#### What is expected:
Output the data that follows exactly, line for line.

#### Data lines:
____________
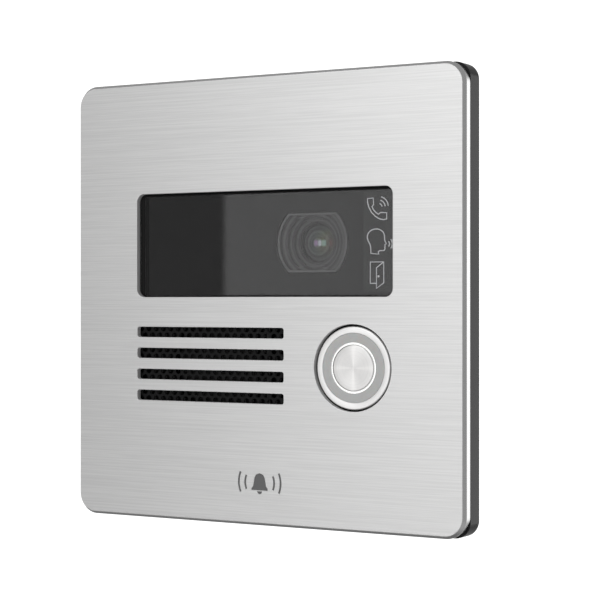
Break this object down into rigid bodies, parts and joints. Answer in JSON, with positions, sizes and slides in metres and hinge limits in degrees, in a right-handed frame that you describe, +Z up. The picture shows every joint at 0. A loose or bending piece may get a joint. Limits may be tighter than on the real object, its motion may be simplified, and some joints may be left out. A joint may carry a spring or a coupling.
{
  "type": "door intercom panel",
  "caption": "Flush square door intercom panel with a brushed plate, camera window, speaker grille and call button, hung on a wall bracket.",
  "frame": {"origin": "centre of the wall plane that the bracket is screwed to", "axes": "+X to the right seen from the front, +Y into the wall, +Z up"},
  "size_m": [0.12, 0.0349, 0.12],
  "materials": {
    "brushed_steel": "satin stainless sheet, brushed in fine horizontal lines, with a darker chamfer",
    "spun_steel": "satin turned stainless with fine circular lines",
    "zinc_steel": "bright zinc plated steel",
    "dark_steel": "dark coated steel",
    "yellow_zinc": "yellow passivated screw",
    "black_plastic": "black moulded plastic with a fine grain",
    "grey_plastic": "dark grey moulded plastic",
    "black_rubber": "soft black rubber",
    "smoked_glass": "smoked pane with a ground edge",
    "lens_glass": "coated lens glass",
    "clear_plastic": "clear light guide, frosted at its face",
    "ring_diffuser": "matt grey light ring",
    "circuit_board": "green solder mask over glass laminate",
    "paper_cone": "black pressed paper",
    "ferrite": "dark sintered magnet",
    "flex_film": "amber polyimide film"
  },
  "bodies": {
    "wall_bracket": {"wall_bracket": "zinc_steel", "wall_screw_1": "yellow_zinc", "wall_screw_2": "yellow_zinc", "wall_screw_3": "yellow_zinc", "wall_screw_4": "yellow_zinc"},
    "front_unit": {"front_plate": "brushed_steel", "window": "smoked_glass", "window_gasket": "black_rubber", "camera_carrier": "black_plastic", "icon_light_guide": "clear_plastic", "camera_flex_cable": "flex_film", "chassis": "black_plastic", "plate_nut_1": "zinc_steel", "plate_nut_2": "zinc_steel", "plate_nut_3": "zinc_steel", "plate_nut_4": "zinc_steel", "lens_hood": "grey_plastic", "lens_barrel": "black_plastic", "lens_front_element": "lens_glass", "lens_rear_element": "lens_glass", "camera_housing": "dark_steel", "camera_board": "circuit_board", "image_sensor": "dark_steel", "camera_screw_1": "zinc_steel", "camera_screw_2": "zinc_steel", "speaker_mesh": "black_plastic", "speaker_gasket": "black_rubber", "speaker_frame": "dark_steel", "speaker_cone": "paper_cone", "speaker_magnet": "ferrite", "microphone_boot": "black_rubber", "microphone_capsule": "zinc_steel", "button_bezel": "spun_steel", "bezel_gasket": "black_rubber", "button_nut": "zinc_steel", "guide_collar": "spun_steel", "button_led_ring": "ring_diffuser", "led_ring_board": "circuit_board", "return_spring": "zinc_steel", "button_switch": "black_plastic", "button_board": "circuit_board", "main_board": "circuit_board", "processor": "black_plastic", "network_transformer": "black_plastic", "relay": "black_plastic", "network_jack": "zinc_steel", "io_terminal_header": "grey_plastic", "reset_switch_body": "black_plastic", "rear_housing": "black_plastic", "rear_seal": "black_rubber", "rear_screw_1": "zinc_steel", "rear_screw_2": "zinc_steel", "rear_screw_3": "zinc_steel", "rear_screw_4": "zinc_steel", "security_screw": "dark_steel", "security_nut": "zinc_steel"},
    "call_button": {"button_cap": "spun_steel", "button_seal": "black_rubber", "button_clip": "zinc_steel"},
    "reset_button": {"reset_button": "grey_plastic"}
  },
  "joints": [
    {"name": "bracket_swing", "type": "hinge", "parent": "wall_bracket", "child": "front_unit", "pos_m": [0, -0.002, 0.0585], "axis": [-1, 0, 0], "range_deg": [0, 30]},
    {"name": "call_button_press", "type": "slide", "parent": "front_unit", "child": "call_button", "axis": [0, 1, 0], "range_m": [0, 0.0012], "stiffness_N_per_m": 1500, "springref_m": -0.002, "deforming": ["return_spring"]},
    {"name": "reset_button_press", "type": "slide", "parent": "front_unit", "child": "reset_button", "axis": [0, -1, 0], "range_m": [0, 0.0004], "stiffness_N_per_m": 2000, "springref_m": -0.0008}
  ]
}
____________
#### Output for this exercise:
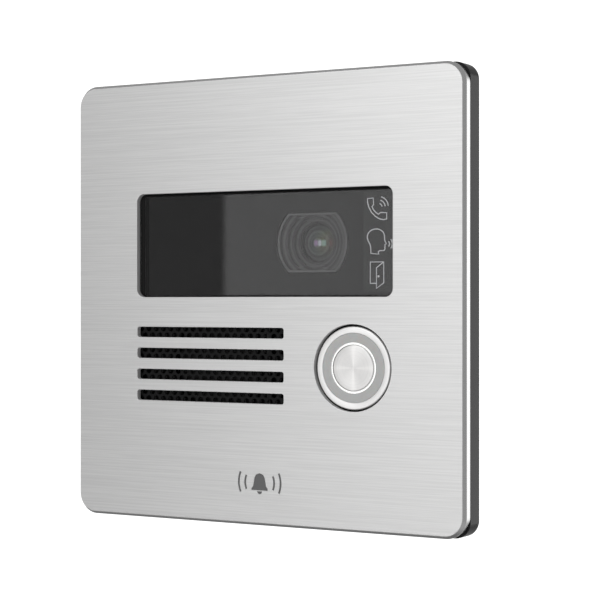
Break this object down into rigid bodies, parts and joints. Answer in JSON, with positions, sizes and slides in metres and hinge limits in degrees, in a right-handed frame that you describe, +Z up. The picture shows every joint at 0. A loose or bending piece may get a joint. Limits may be tighter than on the real object, its motion may be simplified, and some joints may be left out. A joint may carry a spring or a coupling.
{
  "type": "door intercom panel",
  "caption": "Flush square door intercom panel with a brushed plate, camera window, speaker grille and call button, hung on a wall bracket.",
  "frame": {"origin": "centre of the wall plane that the bracket is screwed to", "axes": "+X to the right seen from the front, +Y into the wall, +Z up"},
  "size_m": [0.12, 0.0349, 0.12],
  "materials": {
    "brushed_steel": "satin stainless sheet, brushed in fine horizontal lines, with a darker chamfer",
    "spun_steel": "satin turned stainless with fine circular lines",
    "zinc_steel": "bright zinc plated steel",
    "dark_steel": "dark coated steel",
    "yellow_zinc": "yellow passivated screw",
    "black_plastic": "black moulded plastic with a fine grain",
    "grey_plastic": "dark grey moulded plastic",
    "black_rubber": "soft black rubber",
    "smoked_glass": "smoked pane with a ground edge",
    "lens_glass": "coated lens glass",
    "clear_plastic": "clear light guide, frosted at its face",
    "ring_diffuser": "matt grey light ring",
    "circuit_board": "green solder mask over glass laminate",
    "paper_cone": "black pressed paper",
    "ferrite": "dark sintered magnet",
    "flex_film": "amber polyimide film"
  },
  "bodies": {
    "wall_bracket": {"wall_bracket": "zinc_steel", "wall_screw_1": "yellow_zinc", "wall_screw_2": "yellow_zinc", "wall_screw_3": "yellow_zinc", "wall_screw_4": "yellow_zinc"},
    "front_unit": {"front_plate": "brushed_steel", "window": "smoked_glass", "window_gasket": "black_rubber", "camera_carrier": "black_plastic", "icon_light_guide": "clear_plastic", "camera_flex_cable": "flex_film", "chassis": "black_plastic", "plate_nut_1": "zinc_steel", "plate_nut_2": "zinc_steel", "plate_nut_3": "zinc_steel", "plate_nut_4": "zinc_steel", "lens_hood": "grey_plastic", "lens_barrel": "black_plastic", "lens_front_element": "lens_glass", "lens_rear_element": "lens_glass", "camera_housing": "dark_steel", "camera_board": "circuit_board", "image_sensor": "dark_steel", "camera_screw_1": "zinc_steel", "camera_screw_2": "zinc_steel", "speaker_mesh": "black_plastic", "speaker_gasket": "black_rubber", "speaker_frame": "dark_steel", "speaker_cone": "paper_cone", "speaker_magnet": "ferrite", "microphone_boot": "black_rubber", "microphone_capsule": "zinc_steel", "button_bezel": "spun_steel", "bezel_gasket": "black_rubber", "button_nut": "zinc_steel", "guide_collar": "spun_steel", "button_led_ring": "ring_diffuser", "led_ring_board": "circuit_board", "return_spring": "zinc_steel", "button_switch": "black_plastic", "button_board": "circuit_board", "main_board": "circuit_board", "processor": "black_plastic", "network_transformer": "black_plastic", "relay": "black_plastic", "network_jack": "zinc_steel", "io_terminal_header": "grey_plastic", "reset_switch_body": "black_plastic", "rear_housing": "black_plastic", "rear_seal": "black_rubber", "rear_screw_1": "zinc_steel", "rear_screw_2": "zinc_steel", "rear_screw_3": "zinc_steel", "rear_screw_4": "zinc_steel", "security_screw": "dark_steel", "security_nut": "zinc_steel"},
    "call_button": {"button_cap": "spun_steel", "button_seal": "black_rubber", "button_clip": "zinc_steel"},
    "reset_button": {"reset_button": "grey_plastic"}
  },
  "joints": [
    {"name": "bracket_swing", "type": "hinge", "parent": "wall_bracket", "child": "front_unit", "pos_m": [0, -0.002, 0.0585], "axis": [-1, 0, 0], "range_deg": [0, 30]},
    {"name": "call_button_press", "type": "slide", "parent": "front_unit", "child": "call_button", "axis": [0, 1, 0], "range_m": [0, 0.0012], "stiffness_N_per_m": 1500, "springref_m": -0.002, "deforming": ["return_spring"]},
    {"name": "reset_button_press", "type": "slide", "parent": "front_unit", "child": "reset_button", "axis": [0, -1, 0], "range_m": [0, 0.0004], "stiffness_N_per_m": 2000, "springref_m": -0.0008}
  ]
}